* _Exercise_
Return each line of the material verbatim.
-*-
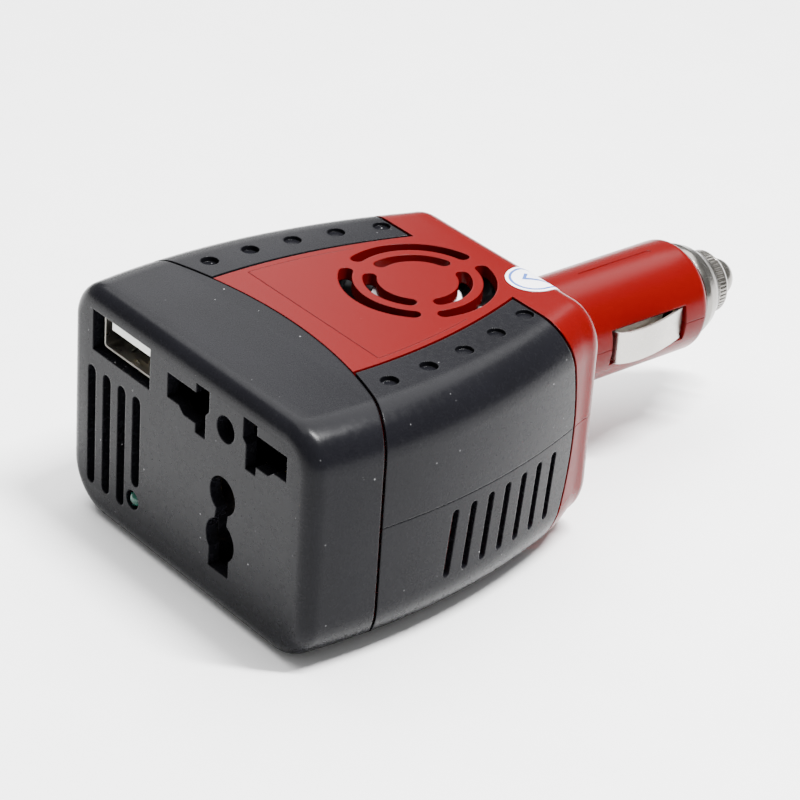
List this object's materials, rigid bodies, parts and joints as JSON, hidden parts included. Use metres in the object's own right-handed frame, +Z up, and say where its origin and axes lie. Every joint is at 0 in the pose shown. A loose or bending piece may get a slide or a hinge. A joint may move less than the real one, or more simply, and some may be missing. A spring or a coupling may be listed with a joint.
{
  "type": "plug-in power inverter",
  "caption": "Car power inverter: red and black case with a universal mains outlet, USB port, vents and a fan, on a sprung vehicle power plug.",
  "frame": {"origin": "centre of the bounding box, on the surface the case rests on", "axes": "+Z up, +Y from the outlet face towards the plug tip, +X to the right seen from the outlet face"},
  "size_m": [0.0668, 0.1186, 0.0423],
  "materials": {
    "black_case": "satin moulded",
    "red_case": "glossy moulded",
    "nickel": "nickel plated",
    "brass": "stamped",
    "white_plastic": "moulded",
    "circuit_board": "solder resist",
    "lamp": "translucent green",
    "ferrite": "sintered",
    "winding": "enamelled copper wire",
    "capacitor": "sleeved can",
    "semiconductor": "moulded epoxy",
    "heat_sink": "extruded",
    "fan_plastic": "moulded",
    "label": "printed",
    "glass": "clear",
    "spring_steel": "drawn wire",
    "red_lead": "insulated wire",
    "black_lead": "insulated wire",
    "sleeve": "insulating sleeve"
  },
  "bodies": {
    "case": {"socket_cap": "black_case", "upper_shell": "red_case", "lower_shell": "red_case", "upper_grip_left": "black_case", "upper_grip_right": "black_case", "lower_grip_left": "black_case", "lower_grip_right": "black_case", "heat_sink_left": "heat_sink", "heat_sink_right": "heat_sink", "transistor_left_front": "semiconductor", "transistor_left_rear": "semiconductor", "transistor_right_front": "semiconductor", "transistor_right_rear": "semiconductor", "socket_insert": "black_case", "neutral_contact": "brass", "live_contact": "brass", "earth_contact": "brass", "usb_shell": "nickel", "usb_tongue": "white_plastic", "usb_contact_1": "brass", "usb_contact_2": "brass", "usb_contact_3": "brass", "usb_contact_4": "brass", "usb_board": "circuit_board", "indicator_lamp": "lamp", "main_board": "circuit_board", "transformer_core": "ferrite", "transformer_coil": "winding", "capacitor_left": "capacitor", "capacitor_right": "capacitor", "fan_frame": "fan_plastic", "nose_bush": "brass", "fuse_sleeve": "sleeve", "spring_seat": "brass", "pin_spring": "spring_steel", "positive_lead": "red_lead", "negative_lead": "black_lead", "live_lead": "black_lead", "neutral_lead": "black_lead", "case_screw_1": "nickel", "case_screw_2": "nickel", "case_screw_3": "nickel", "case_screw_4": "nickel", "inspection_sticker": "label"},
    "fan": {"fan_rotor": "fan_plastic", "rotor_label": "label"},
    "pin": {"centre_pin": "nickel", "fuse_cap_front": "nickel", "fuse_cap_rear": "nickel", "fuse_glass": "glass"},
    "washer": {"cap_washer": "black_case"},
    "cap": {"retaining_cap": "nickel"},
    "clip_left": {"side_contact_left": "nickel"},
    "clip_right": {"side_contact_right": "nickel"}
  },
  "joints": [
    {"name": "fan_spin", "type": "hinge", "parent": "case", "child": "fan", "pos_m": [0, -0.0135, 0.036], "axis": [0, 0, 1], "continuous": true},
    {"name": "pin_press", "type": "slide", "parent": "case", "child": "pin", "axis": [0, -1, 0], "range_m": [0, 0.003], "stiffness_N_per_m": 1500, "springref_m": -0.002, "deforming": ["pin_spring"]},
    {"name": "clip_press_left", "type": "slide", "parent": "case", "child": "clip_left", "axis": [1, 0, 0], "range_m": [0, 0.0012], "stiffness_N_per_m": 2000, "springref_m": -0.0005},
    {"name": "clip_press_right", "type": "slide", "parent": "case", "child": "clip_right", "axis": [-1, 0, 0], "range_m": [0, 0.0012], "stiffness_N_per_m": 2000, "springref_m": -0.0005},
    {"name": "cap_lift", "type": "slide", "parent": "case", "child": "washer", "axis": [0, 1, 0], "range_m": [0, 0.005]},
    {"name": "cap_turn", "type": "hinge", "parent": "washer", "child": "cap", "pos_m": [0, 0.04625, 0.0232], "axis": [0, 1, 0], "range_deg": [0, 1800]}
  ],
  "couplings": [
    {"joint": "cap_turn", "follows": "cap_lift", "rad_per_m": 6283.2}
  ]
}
-*-
* _Answer for this exercise_
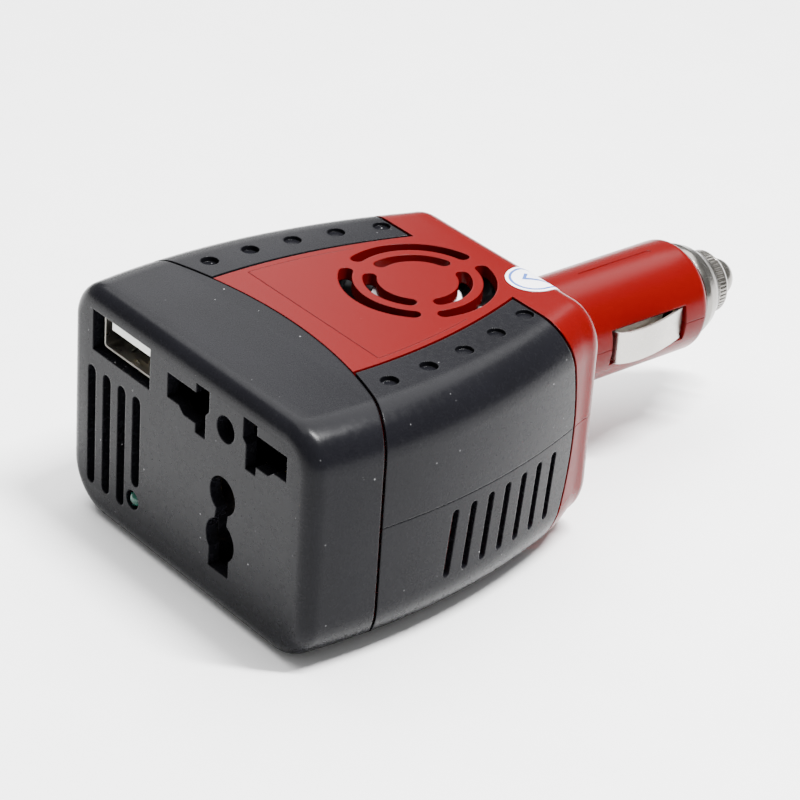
List this object's materials, rigid bodies, parts and joints as JSON, hidden parts included. Use metres in the object's own right-handed frame, +Z up, and say where its origin and axes lie. Every joint is at 0 in the pose shown. A loose or bending piece may get a slide or a hinge. A joint may move less than the real one, or more simply, and some may be missing. A spring or a coupling may be listed with a joint.
{
  "type": "plug-in power inverter",
  "caption": "Car power inverter: red and black case with a universal mains outlet, USB port, vents and a fan, on a sprung vehicle power plug.",
  "frame": {"origin": "centre of the bounding box, on the surface the case rests on", "axes": "+Z up, +Y from the outlet face towards the plug tip, +X to the right seen from the outlet face"},
  "size_m": [0.0668, 0.1186, 0.0423],
  "materials": {
    "black_case": "satin moulded",
    "red_case": "glossy moulded",
    "nickel": "nickel plated",
    "brass": "stamped",
    "white_plastic": "moulded",
    "circuit_board": "solder resist",
    "lamp": "translucent green",
    "ferrite": "sintered",
    "winding": "enamelled copper wire",
    "capacitor": "sleeved can",
    "semiconductor": "moulded epoxy",
    "heat_sink": "extruded",
    "fan_plastic": "moulded",
    "label": "printed",
    "glass": "clear",
    "spring_steel": "drawn wire",
    "red_lead": "insulated wire",
    "black_lead": "insulated wire",
    "sleeve": "insulating sleeve"
  },
  "bodies": {
    "case": {"socket_cap": "black_case", "upper_shell": "red_case", "lower_shell": "red_case", "upper_grip_left": "black_case", "upper_grip_right": "black_case", "lower_grip_left": "black_case", "lower_grip_right": "black_case", "heat_sink_left": "heat_sink", "heat_sink_right": "heat_sink", "transistor_left_front": "semiconductor", "transistor_left_rear": "semiconductor", "transistor_right_front": "semiconductor", "transistor_right_rear": "semiconductor", "socket_insert": "black_case", "neutral_contact": "brass", "live_contact": "brass", "earth_contact": "brass", "usb_shell": "nickel", "usb_tongue": "white_plastic", "usb_contact_1": "brass", "usb_contact_2": "brass", "usb_contact_3": "brass", "usb_contact_4": "brass", "usb_board": "circuit_board", "indicator_lamp": "lamp", "main_board": "circuit_board", "transformer_core": "ferrite", "transformer_coil": "winding", "capacitor_left": "capacitor", "capacitor_right": "capacitor", "fan_frame": "fan_plastic", "nose_bush": "brass", "fuse_sleeve": "sleeve", "spring_seat": "brass", "pin_spring": "spring_steel", "positive_lead": "red_lead", "negative_lead": "black_lead", "live_lead": "black_lead", "neutral_lead": "black_lead", "case_screw_1": "nickel", "case_screw_2": "nickel", "case_screw_3": "nickel", "case_screw_4": "nickel", "inspection_sticker": "label"},
    "fan": {"fan_rotor": "fan_plastic", "rotor_label": "label"},
    "pin": {"centre_pin": "nickel", "fuse_cap_front": "nickel", "fuse_cap_rear": "nickel", "fuse_glass": "glass"},
    "washer": {"cap_washer": "black_case"},
    "cap": {"retaining_cap": "nickel"},
    "clip_left": {"side_contact_left": "nickel"},
    "clip_right": {"side_contact_right": "nickel"}
  },
  "joints": [
    {"name": "fan_spin", "type": "hinge", "parent": "case", "child": "fan", "pos_m": [0, -0.0135, 0.036], "axis": [0, 0, 1], "continuous": true},
    {"name": "pin_press", "type": "slide", "parent": "case", "child": "pin", "axis": [0, -1, 0], "range_m": [0, 0.003], "stiffness_N_per_m": 1500, "springref_m": -0.002, "deforming": ["pin_spring"]},
    {"name": "clip_press_left", "type": "slide", "parent": "case", "child": "clip_left", "axis": [1, 0, 0], "range_m": [0, 0.0012], "stiffness_N_per_m": 2000, "springref_m": -0.0005},
    {"name": "clip_press_right", "type": "slide", "parent": "case", "child": "clip_right", "axis": [-1, 0, 0], "range_m": [0, 0.0012], "stiffness_N_per_m": 2000, "springref_m": -0.0005},
    {"name": "cap_lift", "type": "slide", "parent": "case", "child": "washer", "axis": [0, 1, 0], "range_m": [0, 0.005]},
    {"name": "cap_turn", "type": "hinge", "parent": "washer", "child": "cap", "pos_m": [0, 0.04625, 0.0232], "axis": [0, 1, 0], "range_deg": [0, 1800]}
  ],
  "couplings": [
    {"joint": "cap_turn", "follows": "cap_lift", "rad_per_m": 6283.2}
  ]
}